◆ **CHALLENGE**
Print the entries below in their entirety, exactly as they are written.

◆ **ENTRIES PROVIDED**
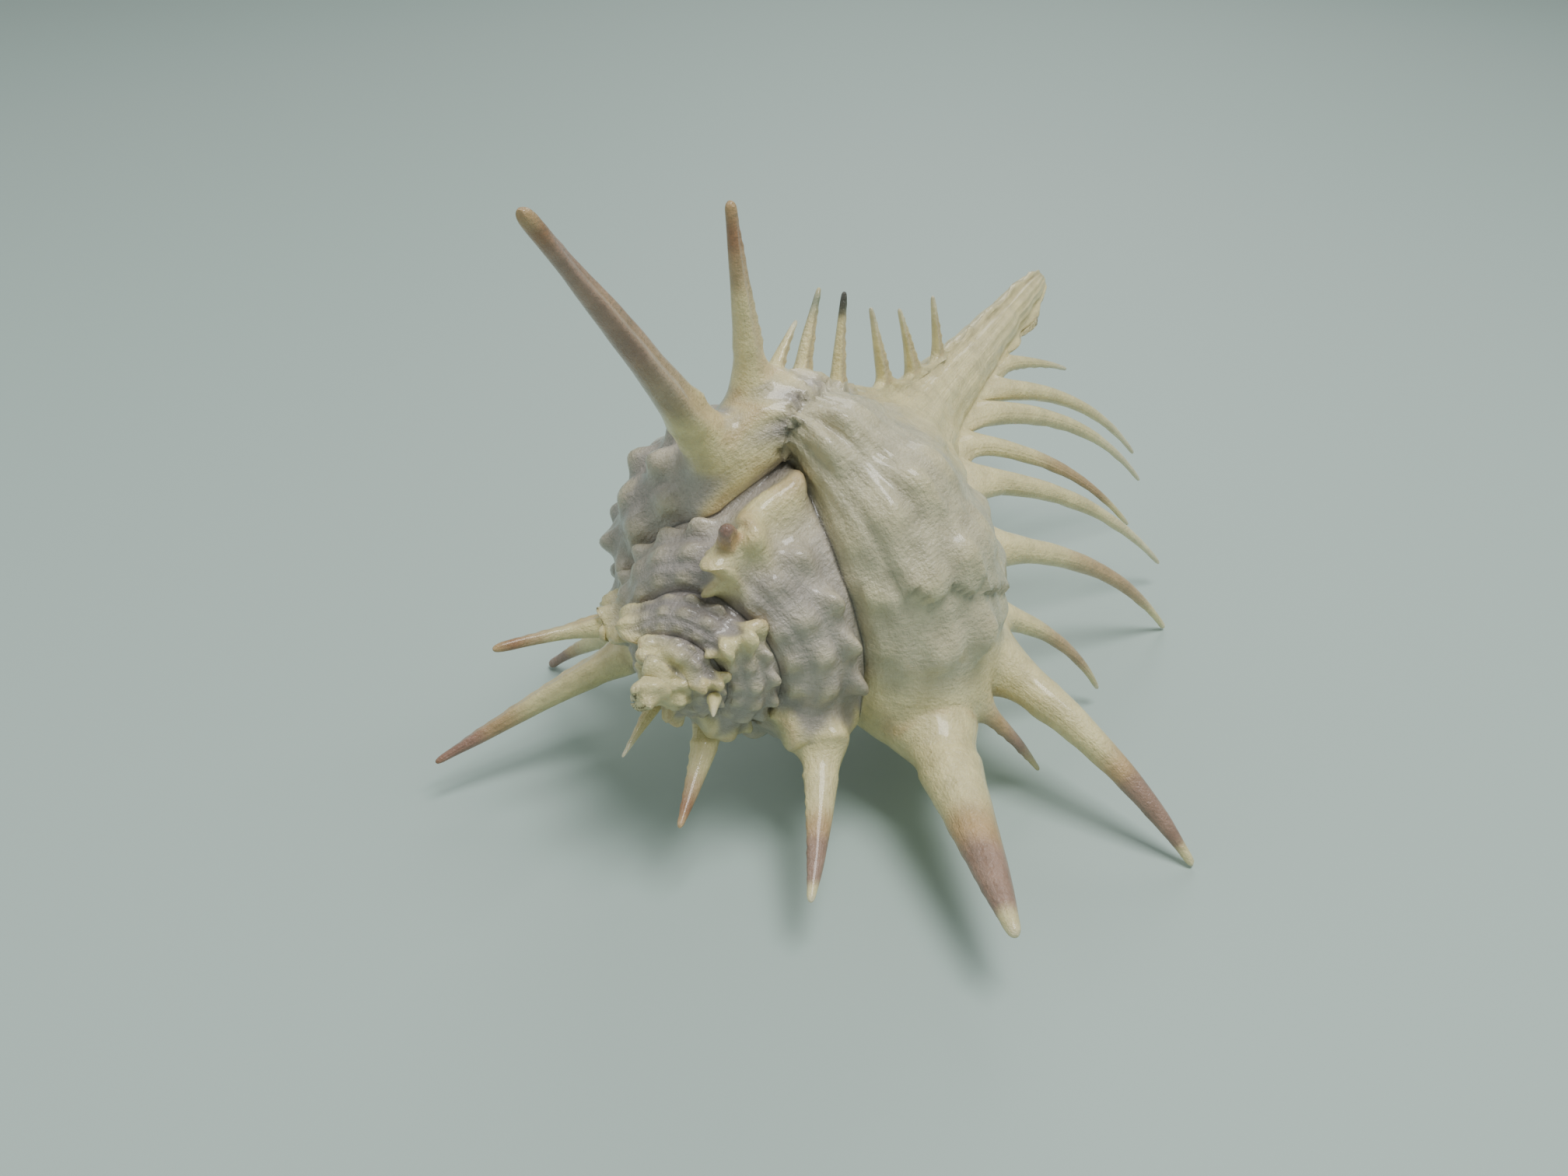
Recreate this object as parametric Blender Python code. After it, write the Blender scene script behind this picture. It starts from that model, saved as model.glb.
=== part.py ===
"""Spiny murex shell lying aperture-down, with the horny operculum lodged in its aperture.

The shell grew as one piece, so it is one body: a spiral tube of five whorls, three varices to a
whorl with their spines, and a straight siphonal canal.  Everything on it is placed in growth
terms: "turns" counts back from the lip, rows run across a whorl from suture to canal, and
points are (distance along the coiling axis, radius, azimuth) before they are laid in the
shared frame.  All lengths in the tables are millimetres.
"""
import math

import bmesh
import bpy
from mathutils import Vector

for old in list(bpy.data.objects):
    bpy.data.objects.remove(old, do_unlink=True)

MM = 0.001
SHELL_LENGTH = 110.0        # apex to the end of the canal
AXIS_PITCH = math.radians(5.5)   # the canal end rides a little higher than the apex
LIP_AZIMUTH = math.radians(-44.0)
WHORL_RATIO = 1.65          # growth from one whorl to the next
WHORLS = 4.75
COLUMNS = 48                # growth steps to a whorl

# profile of the last whorl at the lip: along the axis, radius
WHORL_PROFILE = [(20.3, 15.5), (20.7, 18.3), (22.4, 21.4), (25.4, 23.9), (28.4, 25.3),
                 (31.2, 25.8), (33.5, 25.58)]
BASE_PROFILE = [(36.3, 25.0), (39.2, 23.6), (42.3, 21.4), (46.0, 18.2), (50.0, 14.8),
                (54.5, 11.2), (59.0, 8.2), (62.0, 6.8), (65.0, 5.8), (68.2, 5.1), (71.5, 4.7),
                (74.5, 4.4), (77.8, 4.1), (81.2, 3.8), (85.2, 3.5), (91.0, 3.1), (97.0, 2.7),
                (103.0, 2.2), (108.0, 1.5)]
PROFILE = WHORL_PROFILE + BASE_PROFILE
LAST_WHORL_ROW = len(WHORL_PROFILE) - 1
CANAL_ROW = LAST_WHORL_ROW + 11   # from this row on the canal is a closed ring
CANAL_START, CANAL_BLEND = 42.0, 29.0

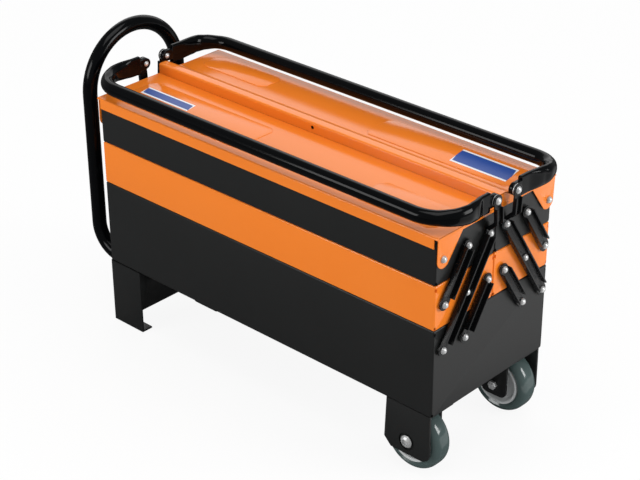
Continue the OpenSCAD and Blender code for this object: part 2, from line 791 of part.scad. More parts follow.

◆ **WRITTEN RESPONSE**
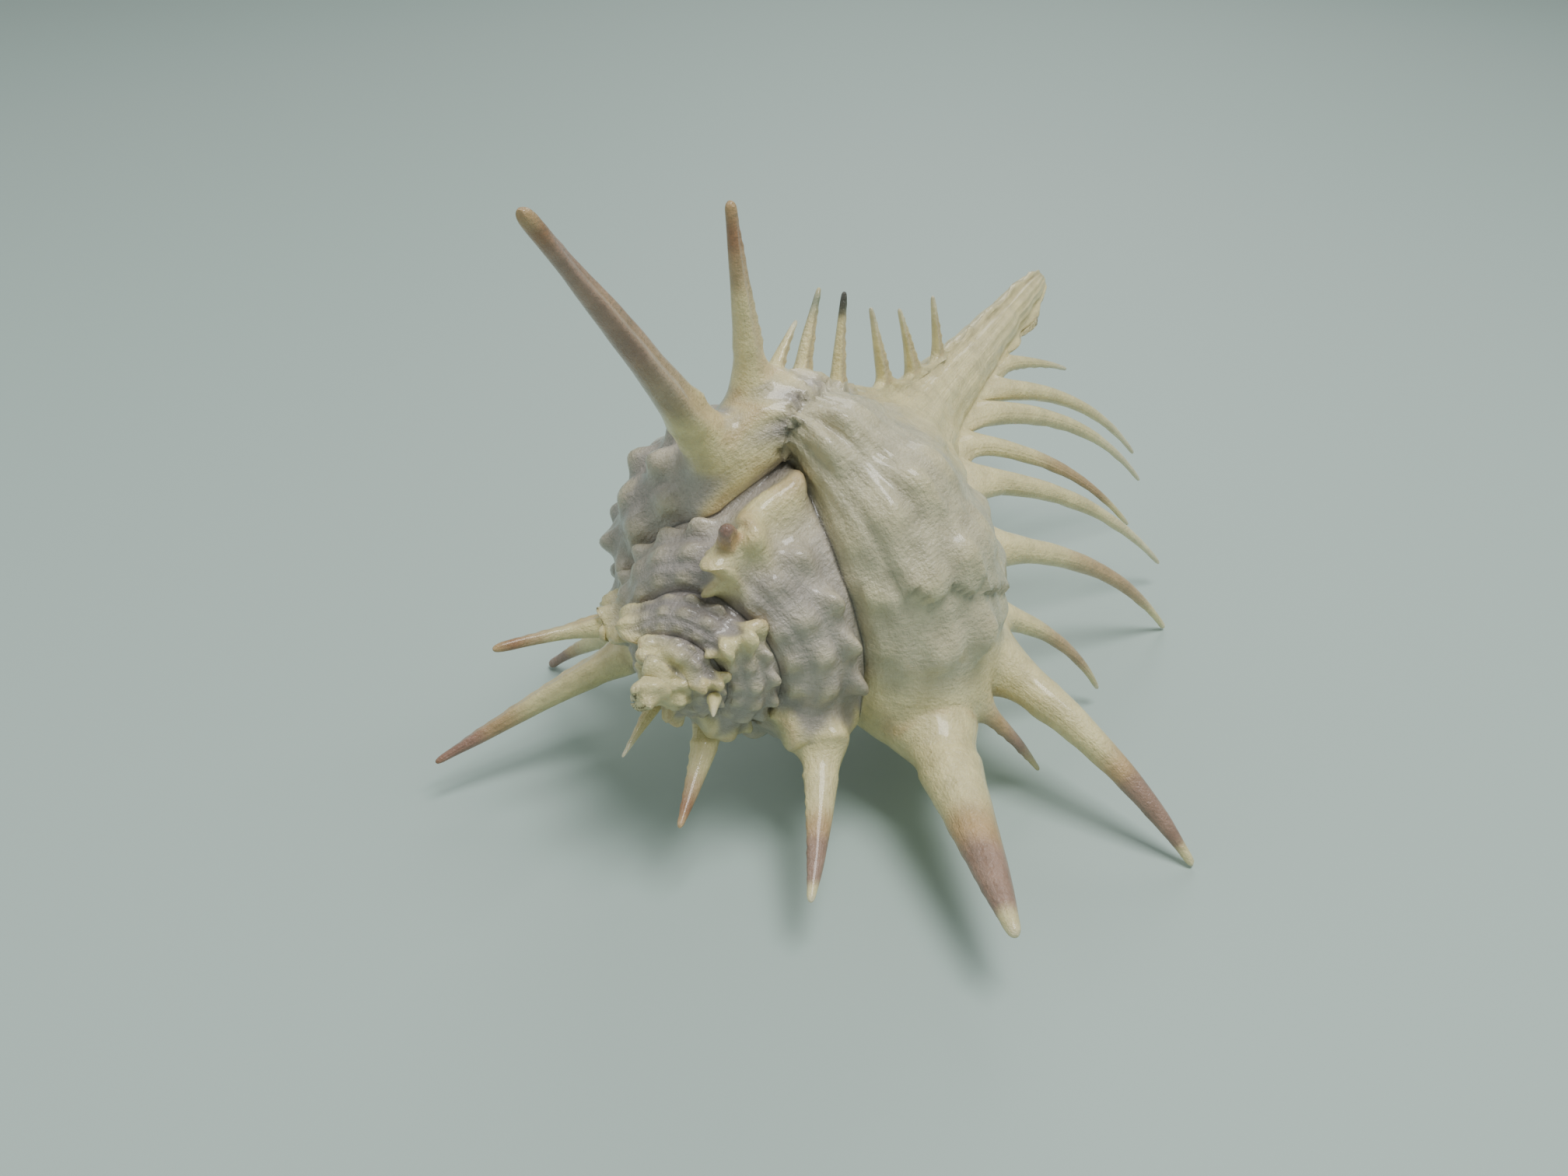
Recreate this object as parametric Blender Python code. After it, write the Blender scene script behind this picture. It starts from that model, saved as model.glb.
=== part.py ===
"""Spiny murex shell lying aperture-down, with the horny operculum lodged in its aperture.

The shell grew as one piece, so it is one body: a spiral tube of five whorls, three varices to a
whorl with their spines, and a straight siphonal canal.  Everything on it is placed in growth
terms: "turns" counts back from the lip, rows run across a whorl from suture to canal, and
points are (distance along the coiling axis, radius, azimuth) before they are laid in the
shared frame.  All lengths in the tables are millimetres.
"""
import math

import bmesh
import bpy
from mathutils import Vector

for old in list(bpy.data.objects):
    bpy.data.objects.remove(old, do_unlink=True)

MM = 0.001
SHELL_LENGTH = 110.0        # apex to the end of the canal
AXIS_PITCH = math.radians(5.5)   # the canal end rides a little higher than the apex
LIP_AZIMUTH = math.radians(-44.0)
WHORL_RATIO = 1.65          # growth from one whorl to the next
WHORLS = 4.75
COLUMNS = 48                # growth steps to a whorl

# profile of the last whorl at the lip: along the axis, radius
WHORL_PROFILE = [(20.3, 15.5), (20.7, 18.3), (22.4, 21.4), (25.4, 23.9), (28.4, 25.3),
                 (31.2, 25.8), (33.5, 25.58)]
BASE_PROFILE = [(36.3, 25.0), (39.2, 23.6), (42.3, 21.4), (46.0, 18.2), (50.0, 14.8),
                (54.5, 11.2), (59.0, 8.2), (62.0, 6.8), (65.0, 5.8), (68.2, 5.1), (71.5, 4.7),
                (74.5, 4.4), (77.8, 4.1), (81.2, 3.8), (85.2, 3.5), (91.0, 3.1), (97.0, 2.7),
                (103.0, 2.2), (108.0, 1.5)]
PROFILE = WHORL_PROFILE + BASE_PROFILE
LAST_WHORL_ROW = len(WHORL_PROFILE) - 1
CANAL_ROW = LAST_WHORL_ROW + 11   # from this row on the canal is a closed ring
CANAL_START, CANAL_BLEND = 42.0, 29.0

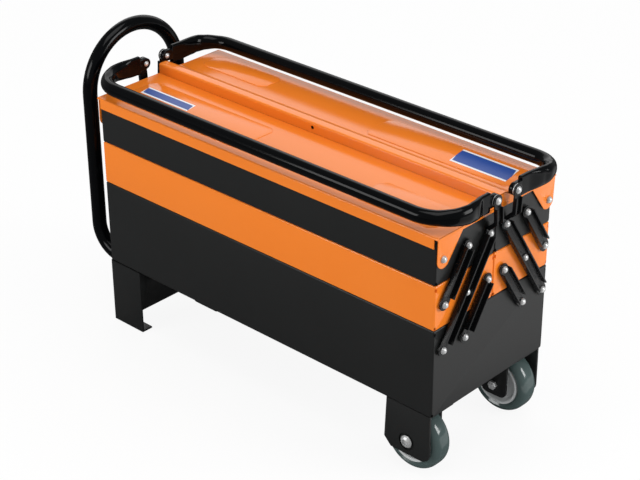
Continue the OpenSCAD and Blender code for this object: part 2, from line 791 of part.scad. More parts follow.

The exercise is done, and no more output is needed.